On retrouve sur Gallica BnF, la trace d'un "Bouzereau de Bellemain". En 1831, il participe en Pologne aux journées de l'Insurection de Novembre contre l'occupation russe, mouvement inspiré par la révolution de 1830, à Paris.
Cet autre source, datée de 1848, semble indiquer, que le militaire a pris sa retraite et s'est adonné à l'agriculture, d'abord à Séné puis à Paris où il est membre d'une Société d'Agriculture. Le document qui suit donne le détail de la vente aux enchères des propriétés de l'ancien Receveur du Morbihan, AVROUIN-FOULON, qui fit faillite en 1859. On en déduit que l'ancien cavalier vendit la propriété de La Poussinière au banquier.
L'acte de publicité notariale donne une bonne description du bien : sur plus de 20 ha, des terres labourables, de la lande, des prairies, une pièce d'eau et des batiments, le tout pour 35.000 frs.
Quelques actes d'état civil montrent que la propriété était habitée par de humbles familles de cultivateurs : FARAUD-Le Cavil; VEILLOT-Huchon. On sent là des noms de journaliers non natifs de Séné placés à La Poussinière par le banquier Avrouin-Foulon. Qui fut l'acheteur de la Poussinière en 1860?
Il y eu une vente aux enchères et la famille PENPENIC se porta acquerreur. En 1868, on retrouve cet extrait de naissance de Marie Philomène PENPENIC, à La Poussinière à Séné, où ses parents demeurent. La famille Penpenic, originaire de Saint-Avé a eu de nombreux enfants nés dans cette commune, à l'exception de Philomène qui permet de dater leur arrivée à Séné courant 1867. On peut penser à plusieurs années de procédure avant de prendre possession de la ferme...
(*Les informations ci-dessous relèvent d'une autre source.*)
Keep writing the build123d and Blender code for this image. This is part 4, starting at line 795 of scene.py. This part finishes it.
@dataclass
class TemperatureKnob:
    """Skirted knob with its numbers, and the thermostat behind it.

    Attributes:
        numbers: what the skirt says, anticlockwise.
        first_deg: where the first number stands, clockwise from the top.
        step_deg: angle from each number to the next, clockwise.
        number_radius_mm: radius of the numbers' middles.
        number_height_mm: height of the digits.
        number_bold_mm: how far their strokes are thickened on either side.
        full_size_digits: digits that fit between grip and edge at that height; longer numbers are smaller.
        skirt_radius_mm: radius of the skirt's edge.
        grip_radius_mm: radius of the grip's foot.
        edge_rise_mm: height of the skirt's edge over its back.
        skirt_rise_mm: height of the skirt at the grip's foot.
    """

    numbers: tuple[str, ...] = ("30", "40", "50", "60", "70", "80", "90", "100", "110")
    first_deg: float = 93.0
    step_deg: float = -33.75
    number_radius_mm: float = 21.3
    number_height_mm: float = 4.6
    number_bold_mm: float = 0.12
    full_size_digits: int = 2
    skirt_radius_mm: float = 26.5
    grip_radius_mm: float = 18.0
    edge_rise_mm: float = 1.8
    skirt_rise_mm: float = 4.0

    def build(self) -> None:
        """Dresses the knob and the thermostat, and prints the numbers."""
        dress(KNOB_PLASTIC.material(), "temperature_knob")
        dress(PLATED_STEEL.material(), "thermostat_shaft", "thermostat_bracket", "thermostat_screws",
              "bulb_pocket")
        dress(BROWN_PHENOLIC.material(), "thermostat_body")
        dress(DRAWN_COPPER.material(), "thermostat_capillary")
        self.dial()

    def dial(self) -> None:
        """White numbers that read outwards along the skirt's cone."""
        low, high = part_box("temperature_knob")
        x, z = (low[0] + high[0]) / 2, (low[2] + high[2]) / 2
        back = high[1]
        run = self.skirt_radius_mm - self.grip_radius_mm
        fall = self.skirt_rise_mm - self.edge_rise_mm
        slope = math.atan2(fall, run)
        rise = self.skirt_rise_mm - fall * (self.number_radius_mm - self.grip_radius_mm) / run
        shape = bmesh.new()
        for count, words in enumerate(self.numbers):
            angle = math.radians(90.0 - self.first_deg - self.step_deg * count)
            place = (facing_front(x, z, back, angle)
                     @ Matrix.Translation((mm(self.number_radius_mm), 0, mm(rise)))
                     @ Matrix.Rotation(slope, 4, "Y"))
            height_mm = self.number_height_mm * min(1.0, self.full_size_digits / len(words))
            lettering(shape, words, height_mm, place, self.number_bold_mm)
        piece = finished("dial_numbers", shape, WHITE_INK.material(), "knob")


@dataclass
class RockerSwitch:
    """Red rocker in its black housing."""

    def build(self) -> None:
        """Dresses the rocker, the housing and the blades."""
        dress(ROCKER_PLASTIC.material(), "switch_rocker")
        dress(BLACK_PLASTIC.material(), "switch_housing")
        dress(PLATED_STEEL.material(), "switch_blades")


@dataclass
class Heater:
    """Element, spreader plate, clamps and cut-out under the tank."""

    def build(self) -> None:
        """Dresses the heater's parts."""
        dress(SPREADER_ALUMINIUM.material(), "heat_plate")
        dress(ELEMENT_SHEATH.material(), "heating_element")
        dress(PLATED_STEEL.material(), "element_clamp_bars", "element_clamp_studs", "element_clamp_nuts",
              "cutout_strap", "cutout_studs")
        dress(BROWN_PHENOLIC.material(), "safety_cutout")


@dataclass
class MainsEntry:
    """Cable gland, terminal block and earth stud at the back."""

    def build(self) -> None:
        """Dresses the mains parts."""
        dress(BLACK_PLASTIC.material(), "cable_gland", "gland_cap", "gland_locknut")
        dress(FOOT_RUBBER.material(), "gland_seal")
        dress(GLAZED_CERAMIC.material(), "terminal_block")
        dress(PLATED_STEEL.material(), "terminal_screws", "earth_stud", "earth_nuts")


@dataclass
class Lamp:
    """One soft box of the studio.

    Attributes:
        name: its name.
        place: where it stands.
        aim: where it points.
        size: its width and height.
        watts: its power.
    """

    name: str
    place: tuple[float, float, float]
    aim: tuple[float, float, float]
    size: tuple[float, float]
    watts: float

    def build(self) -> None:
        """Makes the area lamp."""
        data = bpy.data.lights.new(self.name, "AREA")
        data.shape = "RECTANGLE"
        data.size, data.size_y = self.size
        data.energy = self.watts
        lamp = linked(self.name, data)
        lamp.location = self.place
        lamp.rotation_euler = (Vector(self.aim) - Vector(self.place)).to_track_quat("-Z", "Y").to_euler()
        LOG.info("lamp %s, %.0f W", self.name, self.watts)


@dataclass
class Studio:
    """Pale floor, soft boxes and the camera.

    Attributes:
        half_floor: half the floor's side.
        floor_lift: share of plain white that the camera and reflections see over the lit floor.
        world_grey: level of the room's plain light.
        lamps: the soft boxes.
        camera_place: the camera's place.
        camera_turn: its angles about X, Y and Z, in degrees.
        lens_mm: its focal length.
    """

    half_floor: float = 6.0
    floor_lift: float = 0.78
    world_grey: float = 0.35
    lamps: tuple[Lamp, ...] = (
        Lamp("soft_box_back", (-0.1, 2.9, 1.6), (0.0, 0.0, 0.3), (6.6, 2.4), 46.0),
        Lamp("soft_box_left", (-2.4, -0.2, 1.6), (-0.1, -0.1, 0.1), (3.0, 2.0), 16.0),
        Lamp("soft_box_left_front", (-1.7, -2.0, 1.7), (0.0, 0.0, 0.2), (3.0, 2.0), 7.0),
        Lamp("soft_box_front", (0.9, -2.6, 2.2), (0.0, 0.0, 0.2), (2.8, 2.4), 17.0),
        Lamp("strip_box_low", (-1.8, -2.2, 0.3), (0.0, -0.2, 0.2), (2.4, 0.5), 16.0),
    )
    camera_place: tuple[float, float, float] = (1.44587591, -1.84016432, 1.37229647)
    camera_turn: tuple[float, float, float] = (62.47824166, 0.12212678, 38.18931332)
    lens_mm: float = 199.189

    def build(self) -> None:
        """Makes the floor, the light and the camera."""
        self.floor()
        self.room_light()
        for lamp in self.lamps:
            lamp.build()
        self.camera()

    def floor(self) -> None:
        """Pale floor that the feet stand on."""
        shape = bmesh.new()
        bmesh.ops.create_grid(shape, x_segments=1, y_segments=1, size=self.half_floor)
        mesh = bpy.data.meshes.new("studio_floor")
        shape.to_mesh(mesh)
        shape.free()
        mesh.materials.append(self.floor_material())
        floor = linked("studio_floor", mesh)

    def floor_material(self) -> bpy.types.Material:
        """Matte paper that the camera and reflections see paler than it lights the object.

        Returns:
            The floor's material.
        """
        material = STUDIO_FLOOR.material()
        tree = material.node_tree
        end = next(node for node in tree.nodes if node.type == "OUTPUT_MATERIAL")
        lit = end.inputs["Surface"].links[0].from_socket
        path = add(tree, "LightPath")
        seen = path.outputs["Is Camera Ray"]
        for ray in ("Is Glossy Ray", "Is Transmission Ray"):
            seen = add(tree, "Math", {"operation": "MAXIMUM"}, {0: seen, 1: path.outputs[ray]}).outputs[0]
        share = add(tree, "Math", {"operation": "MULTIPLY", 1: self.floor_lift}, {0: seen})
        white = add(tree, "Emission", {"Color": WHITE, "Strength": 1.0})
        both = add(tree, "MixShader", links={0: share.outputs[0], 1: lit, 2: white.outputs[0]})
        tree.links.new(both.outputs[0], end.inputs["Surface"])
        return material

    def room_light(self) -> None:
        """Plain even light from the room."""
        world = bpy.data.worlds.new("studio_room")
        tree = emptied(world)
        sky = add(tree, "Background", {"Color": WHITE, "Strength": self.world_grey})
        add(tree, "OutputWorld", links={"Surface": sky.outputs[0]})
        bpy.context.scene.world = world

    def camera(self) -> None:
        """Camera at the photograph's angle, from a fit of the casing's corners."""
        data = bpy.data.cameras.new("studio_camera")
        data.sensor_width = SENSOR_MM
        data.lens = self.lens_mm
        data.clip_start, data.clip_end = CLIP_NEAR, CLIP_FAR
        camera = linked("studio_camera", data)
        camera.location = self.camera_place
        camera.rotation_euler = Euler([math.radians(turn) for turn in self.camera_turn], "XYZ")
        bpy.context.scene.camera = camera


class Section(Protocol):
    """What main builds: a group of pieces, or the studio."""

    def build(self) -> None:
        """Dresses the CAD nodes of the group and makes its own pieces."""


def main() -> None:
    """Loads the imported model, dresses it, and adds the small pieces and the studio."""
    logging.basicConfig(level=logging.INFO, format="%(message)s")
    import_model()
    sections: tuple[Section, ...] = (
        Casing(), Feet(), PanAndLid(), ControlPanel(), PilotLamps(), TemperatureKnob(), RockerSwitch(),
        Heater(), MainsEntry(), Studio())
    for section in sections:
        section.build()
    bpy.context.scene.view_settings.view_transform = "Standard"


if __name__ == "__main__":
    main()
Jean Louis PENPENIC [1/7/1828-12/12/1910 Séné] s'est marié à St-Avé (9/2/1855) avec Françoise Mathurine KERNEUR [1/3/1834-3/8/1870 Séné]. Il perd son épouse en 1870 qui lui aura donné 6 enfants dont 1 mourra en bas âge. La famille Penpenic va demeurer à la Poussinière jusqu'aux années 1960, presque cent ans. Ces 3 articles de presse retrouvés sur le site des Archives du Morbihan relatent des faits divers à La Poussinière: un incendie de fourrage 1887; un vol de choux-fleurs 1897; une rixe au café du Poulfanc 1901; un accident de la route, 1906, sans doute le 1er attesté à Séné ayant entainé la mort d'un enfant de 3 ans, Auguste LEFRAND.
En 1906, la Société d'Agriculture de Vannes décerne un prix à M. Joseph MAHE, ouvrier agricole logé à la Poussinière. Son fils, Auguste MAHE [7/11/1890-19/11/1914] sera un des premiers Sinagots à perdre la vie durant la 1ère Guerre Mondaile.
Le 24/9/1884, une des filles Penpénic, Marie Marguerite PENPENIC [23/8/1862- 1928] se marie avec Jean Pierre GUYODO [2/1/1852-27/6/1903]. En 1921, leur fils Pierre Marie [18/1/1887-1940] s'est installé à La Poussinière. Les deux familles Penepenic et Guyodo et une famille d'ouvriers agricoles cohabiteront à La Poussinière dans les 3 logements et ce jusqu'aux années 1960.
En 1936, Marie Josèphe LE BELLER, veuve de guerre, et Charles Aristide Joseph LEGRIS, [27/10/1892-14/3/1954], son second époux, déclarent la profession d'aviculteurs à la Poussinière...
A partir des années 1960, les terres vont peu à peu laisser place à des pavillons. Les anciens bâtiments toutefois demeurent encore de nos jours. Celui en limite de la rue du Poulfanc abrite un gîte de vacances. Le corps principal de la ferme et sa longère sont des maisons d'habitation. La Poussinière passe ensuite alors en totalité chez les Guyodo qui l'occupent toujours aujourd'hui et louent un gîte aux vacanciers.